To get the best results you will need a brush with stiff bristles. This will help reach trapped dirt in any small holes in your grouting. There are specifically designed grout brushes available that are made from nylon, but a firm toothbrush can be used too.
Scrubbing with the right kind of brush can make a marked improvement in your grouting, even when just used with water. Even if this does not remove the entire stain, it will take away the top layer of grime. This is the best way to prepare the surface ready for more powerful cleaning products.
If you have a steam cleaner, or are able to purchase one, this is a brilliant way of cleaning grout as it is powerful and non-corrosive. Regular use will help lift dirt from small pockets. It is also the most environmentally friendly way to clean as you do not need to use chemicals.
Which Cleaning Products Work Best On Grout?
You might naturally go to bleach or vinegar when it comes to cleaning. However, both are corrosive, so while they might whiten stains, they can also do more damage than good on grout. As a general rule, you want to start cleaning with the mildest product you have.
There are some fantastic specialist grout cleaning products available that are designed specifically to remove dirt from grout without damaging the surface. It’s also recommended to use a suitable product in areas such as showers or bathrooms to help prevent mould and mildew from taking hold, or to remove black spots when they occur.

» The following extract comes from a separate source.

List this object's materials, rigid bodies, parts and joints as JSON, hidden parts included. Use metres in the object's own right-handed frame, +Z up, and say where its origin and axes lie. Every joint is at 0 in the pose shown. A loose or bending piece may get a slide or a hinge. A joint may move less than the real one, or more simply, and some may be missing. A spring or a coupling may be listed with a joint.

If you prefer to take the DIY route, you can mix your own solution with ingredients you likely have in the house already. First, try one part water with two parts baking soda or bicarbonate of soda mixed together into a paste. Spread this on your grout and leave on the surface for at least 10 minutes. This gives it time to sink into any dirt and makes it easier to remove. Then scrub with your brush until you are satisfied, rinse or mop down with water and towel dry.
If your stain is being a bit more stubborn, try a solution of baking soda and hydrogen peroxide. This is a great mix as baking soda is only mildly abrasive and causes less damage than caustic materials and hydrogen peroxide is a natural alternative to bleach that will still brighten the grout. Leave for 20 minutes for more effective whitening.